Since government is what determines whether a bank meets capital requirements or not, and can pretty well control the lending activity of the bank whose preferred shares it buys (not because it owns the shares but because it’s the regulator) , and since the government’s attitude toward “substandard assets” is also a government determination, it does not seem out of the way to me for the government to buy preferred shares.

Now, what we don’t know is just how voluntary that program is going to be. I read one story that said the top five or nine banks or whatever, really didn’t want the deal but were pressured to take it.

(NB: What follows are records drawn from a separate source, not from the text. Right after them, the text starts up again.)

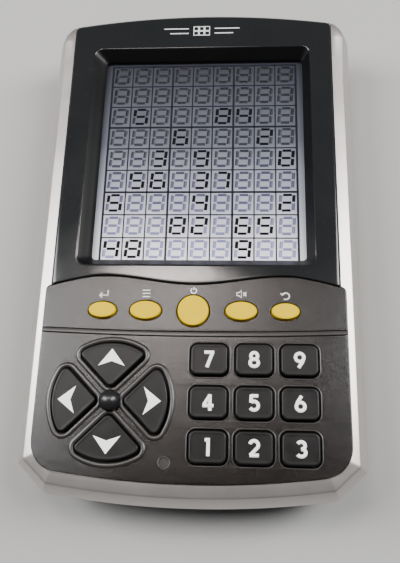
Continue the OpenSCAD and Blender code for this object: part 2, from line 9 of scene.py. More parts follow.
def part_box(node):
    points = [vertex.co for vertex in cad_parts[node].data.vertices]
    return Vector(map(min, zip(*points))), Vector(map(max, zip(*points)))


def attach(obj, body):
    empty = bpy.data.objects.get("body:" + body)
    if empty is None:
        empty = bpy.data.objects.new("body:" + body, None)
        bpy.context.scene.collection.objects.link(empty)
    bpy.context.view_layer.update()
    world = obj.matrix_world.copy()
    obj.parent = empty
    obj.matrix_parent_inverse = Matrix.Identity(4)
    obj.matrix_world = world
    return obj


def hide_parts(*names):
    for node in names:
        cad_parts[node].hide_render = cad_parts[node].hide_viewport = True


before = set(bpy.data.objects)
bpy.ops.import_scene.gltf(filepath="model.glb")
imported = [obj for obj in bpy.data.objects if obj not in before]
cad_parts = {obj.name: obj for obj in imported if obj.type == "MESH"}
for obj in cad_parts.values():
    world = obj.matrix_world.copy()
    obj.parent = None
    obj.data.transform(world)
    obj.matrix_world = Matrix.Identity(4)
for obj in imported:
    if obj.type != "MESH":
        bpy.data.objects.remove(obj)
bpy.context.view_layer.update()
scene = bpy.context.scene

# Lengths in this script are millimetres; meshes are scaled once, when they are made
unit = 0.001


def spot(node):
    # middle of a CAD node's box, in millimetres
    low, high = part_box(node)
    return (low + high) / 2 / unit


def limits(node):
    low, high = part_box(node)
    return low / unit, high / unit


camera = {
    "place": (13.91, -69.77, 198.31),
    "right": (0.997731, 0.026870, -0.061740),
    "up": (-0.007240, 0.954421, 0.298376),
    "back": (0.066943, -0.297252, 0.952449),
    "lens": 40.92,
}


def placeCamera(values):
    data = bpy.data.cameras.new("viewCamera")
    data.lens = values["lens"]
    data.sensor_width = 36
    data.clip_start = 0.01
    data.clip_end = 10
    eye = bpy.data.objects.new("viewCamera", data)
    axes = Matrix((values["right"], values["up"], values["back"])).transposed()
    eye.matrix_world = Matrix.Translation(Vector(values["place"]) * unit) @ axes.to_4x4()
    scene.collection.objects.link(eye)
    scene.camera = eye


placeCamera(camera)
print("camera placed")


class Wire:
    # one output socket of a node, with arithmetic that adds Math nodes
    def __init__(self, work, socket):
        self.work = work
        self.socket = socket

    def math(self, kind, other, flipped=False):
        pair = (other, self) if flipped else (self, other)
        return self.work.add("ShaderNodeMath", {"operation": kind}, {0: pair[0], 1: pair[1]})

    def __add__(self, other):
        return self.math("ADD", other)

    def __sub__(self, other):
        return self.math("SUBTRACT", other)

    def __rsub__(self, other):
        return self.math("SUBTRACT", other, True)

    def __mul__(self, other):
        return self.math("MULTIPLY", other)

    __radd__ = __add__
    __rmul__ = __mul__

    def also(self, name):
        return Wire(self.work, self.socket.node.outputs[name])


class Work:
    # a node tree that is filled one node at a time
    def __init__(self, tree):
        self.tree = tree

    def add(self, kind, settings=None, sockets=None, out=0):
        node = self.tree.nodes.new(kind)
        for key, value in (settings or {}).items():
            if key == "stops":
                ramp = node.color_ramp
                while len(ramp.elements) < len(value):
                    ramp.elements.new(0.5)
                for element, (place, shade) in zip(ramp.elements, value):
                    element.position = place
                    element.color = shade if isinstance(shade, tuple) else (shade, shade, shade, 1)
            else:
                setattr(node, key, value)
        for key, value in (sockets or {}).items():
            if isinstance(value, Wire):
                self.tree.links.new(value.socket, node.inputs[key])
            else:
                node.inputs[key].default_value = value
        return Wire(self, node.outputs[out]) if node.outputs else node

    # shader helpers
    def place(self, stretch=(1, 1, 1)):
        here = self.add("ShaderNodeTexCoord", out=3)
        if stretch == (1, 1, 1):
            return here
        return self.add("ShaderNodeMapping", None, {"Vector": here, "Scale": stretch})

    def noise(self, size, detail=2.0, rough=0.5, stretch=(1, 1, 1)):
        # size is the width of a typical blotch in millimetres
        return self.add("ShaderNodeTexNoise", None, {
            "Vector": self.place(stretch), "Scale": 1 / (size * unit), "Detail": detail, "Roughness": rough,
        })

    def ramp(self, value, *stops):
        return self.add("ShaderNodeValToRGB", {"stops": stops}, {"Fac": value})

    def spread(self, value, low, high, newLow=0.0, newHigh=1.0):
        return self.add("ShaderNodeMapRange", None, {
            "Value": value, "From Min": low, "From Max": high, "To Min": newLow, "To Max": newHigh,
        })

    def blend(self, amount, first, second):
        return self.add("ShaderNodeMix", {"data_type": "RGBA"}, {0: amount, 6: first, 7: second}, out=2)

    def bump(self, height, depth, strength=1.0):
        # depth is in millimetres
        return self.add("ShaderNodeBump", None, {
            "Height": height, "Distance": depth * unit, "Strength": strength,
        })

    def surface(self, **values):
        names = {key.replace("_", " "): value for key, value in values.items()}
        skin = self.add("ShaderNodeBsdfPrincipled", None, names)
        self.add("ShaderNodeOutputMaterial", None, {"Surface": skin})


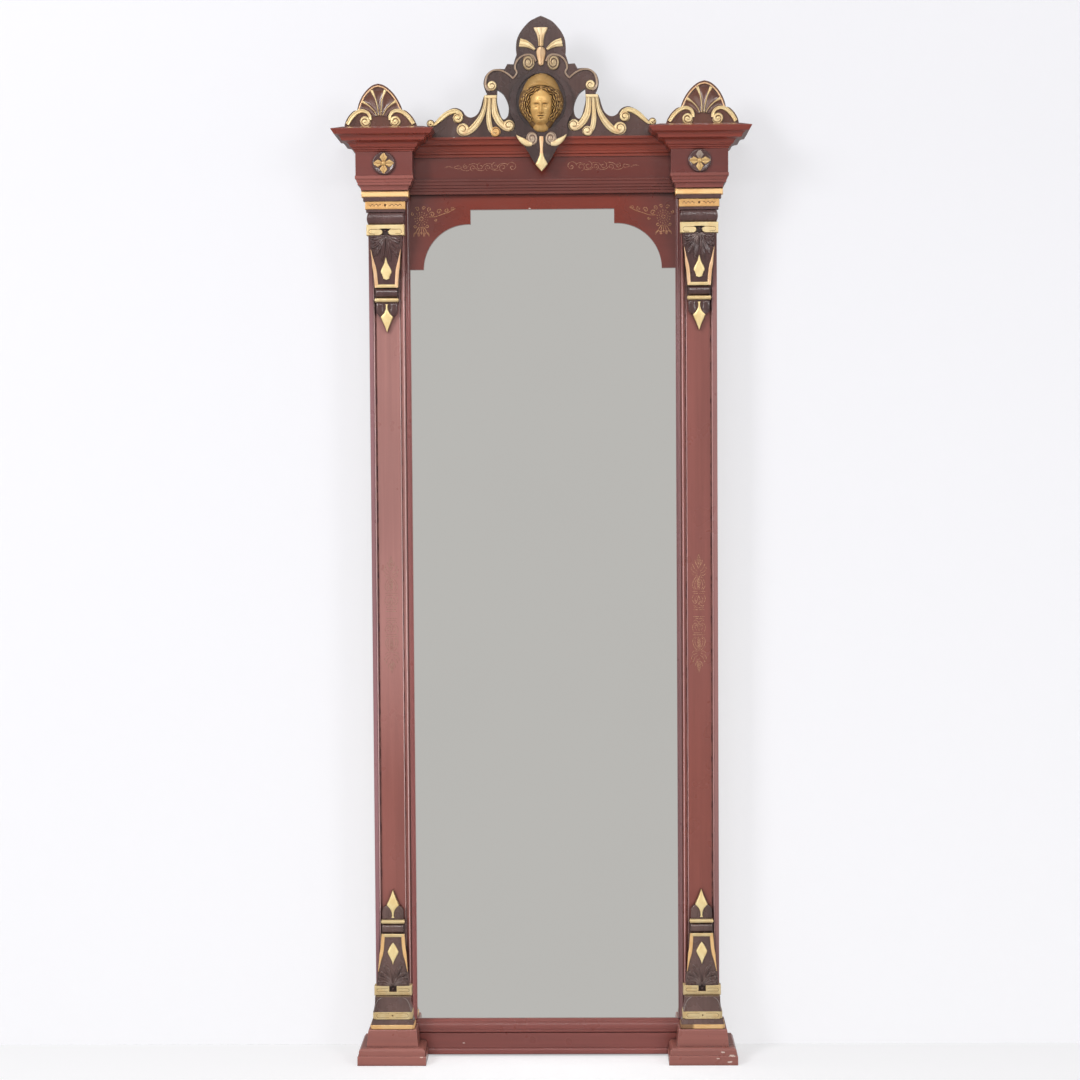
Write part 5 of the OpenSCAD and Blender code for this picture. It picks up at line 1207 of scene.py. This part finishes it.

I don’t know who can “get the deal”, or “has to take the deal” or just what.

But the concept makes sense to me.

Correct. The market should be allowed to work. Government interference should stop. First, remove the interest and property tax deductions for homeowners. People would then not be using their houses as piggy banks because the tax benefit of such loans would cease.

Second, the government should stop being involved with evictions. If some foolish bank loans money to deadbeats, they should have to live with their problem; it was their own creation.

Third, there should be no bailouts; let housing prices tank. The market will bring in buyers when these insane, high prices for housing become realistic.

Fourth, repeal Proposition 13 type tax relief for property owners. All property should be taxed the same. People will then pay attention to their local expenditures.